2. Changing poopy diapers is NOT that bad. Until…
Honestly before my son was born, I don't think I had ever changed a single poopy diaper, even though I have multiple nieces and nephews. I wasn't totally sure what to expect, but I knew my 26-year streak of not touching or point-blank smelling poop would soon come to an end. No one really told me that there were phases. It's probably common sense, but I'm about as sharp as a marble. When babies are brand new and they’re driving the breast milk gravy-train, their poop diapers ain't no thang. I thought, “Wow this is what I always hear everybody whining about? What a bunch of chumps!" But after a while, we started feeding Sully "real food." Obviously it wasn't much at first, so I didn't notice much of a difference. But once he started eating a variety, and more often…well, the baby poop hit the fan. Back in the beginning, I used to open diapers and be surprised, "Oh look, you pooped!” Suddenly, there were no more surprises. I could now smell it across the house. Like someone rolled a rotten piece of fruit through a fresh steaming cow patty and then Randy Johnson threw it at your face. We’re talking gag-a-maggot. South end of a Northbound mule on a 3 day hike. Peelin’ paint off the walls. Plus I started finding stuff in it. Like whole blueberries. Anyway, the bigger point here is don’t get cocky! Pride comes before a fall. Just when I thought I had the diaper game on lockdown, the outrageous stinky stank and poop-splosions were just around the corner. I doubt I’ll ever master any aspect of parenting. At least I know that now.
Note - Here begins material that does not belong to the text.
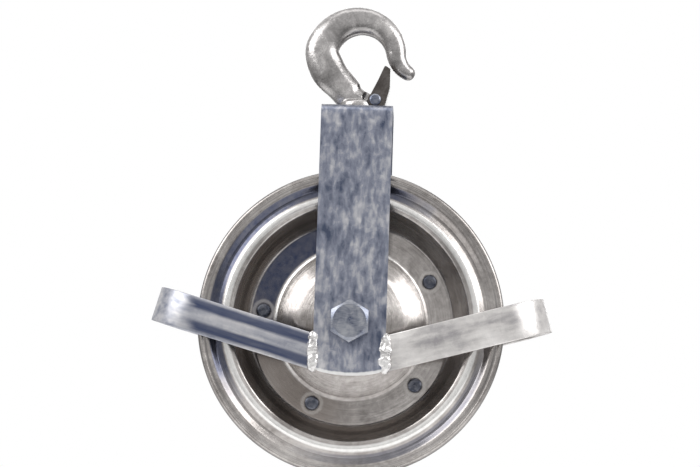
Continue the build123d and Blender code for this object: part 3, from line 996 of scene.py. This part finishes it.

3. Being a parent forces you to stop putting yourself first, but you don't mind
This one probably sounds like a big “DUH!” and yes I knew it would happen, but you can’t really learn it until you go through it. When I say it “forces” you, I don’t mean that in a bad way. You really don’t even realize it’s happening. You’re so focused on what your kid needs, you almost forget about doing anything for yourself. Maybe it’s spending the entire night “sleeping” (a.k.a. not sleeping at all) on the floor next to the crib. Or later, realizing they actually like whatever it is you’re eating, and you’re so happy, you give them all of it without caring if you eat anything at all! I think in recent years, people have become even more focused on themselves than ever before (speaking to myself here, too). I’m sure tons of things have contributed to this…for instance, social media. Look what I’m doing! How many “likes” can I get? Here’s my collection of 100 selfies! That’s just one silly example, but something has gotten us all way too focused on me, myself, and I. Phillipians 2:3-4 says, “Do nothing out of selfish ambition of vain conceit. Rather, in humility, value others above yourselves, not looking to your own interests, but each of you to the interests of others.” I think taking care of a child is one of the absolute best ways to really learn how to do this. Of course, we should also apply it to everyone else we come into contact with in our lives.
4. Kids will get hurt. But they’ll also bounce right back.
I’m a worrier. If you know me at all, you know this. I shouldn’t be, I don’t want to be, and I try not to be. But I am. So naturally, as Sullivan has gotten more mobile, I’ve developed this (probably really annoying) habit of following him everywhere he goes and being about a foot away from him at any given time. You can roll your eyes, it’s ok. I’m working on it. Anyway, even with me doing that, he has gone face-first off our bed, face-first off the step from our entryway to our living room, backwards off of his ride-around doggy toy, and seen his fair share of other bumps and bruises. It’s inevitable. Of course I’m not suggesting that new parents pay no attention to what their kid is doing, but don’t think you’re going to keep them 100% unscathed either. No matter how bad you want to. The cool thing is, kids are resilient! In no time at all, they’re right back to playing, acting like nothing ever happened. It’s like they don’t really know it’s an option to dwell on the fact that something bad happened. Maybe we can learn something there. Bad stuff will happen to you. But you have a choice of how to deal with it. Don’t choose be upset or hurt longer than you have to.
These four things are just the tip of the iceberg. The master list is probably somewhere around 100. As I think about these things, I pray the Lord blesses me with many more years, kids, and lessons (plus the wisdom to see them, the patience to learn them, and the brains to use them.)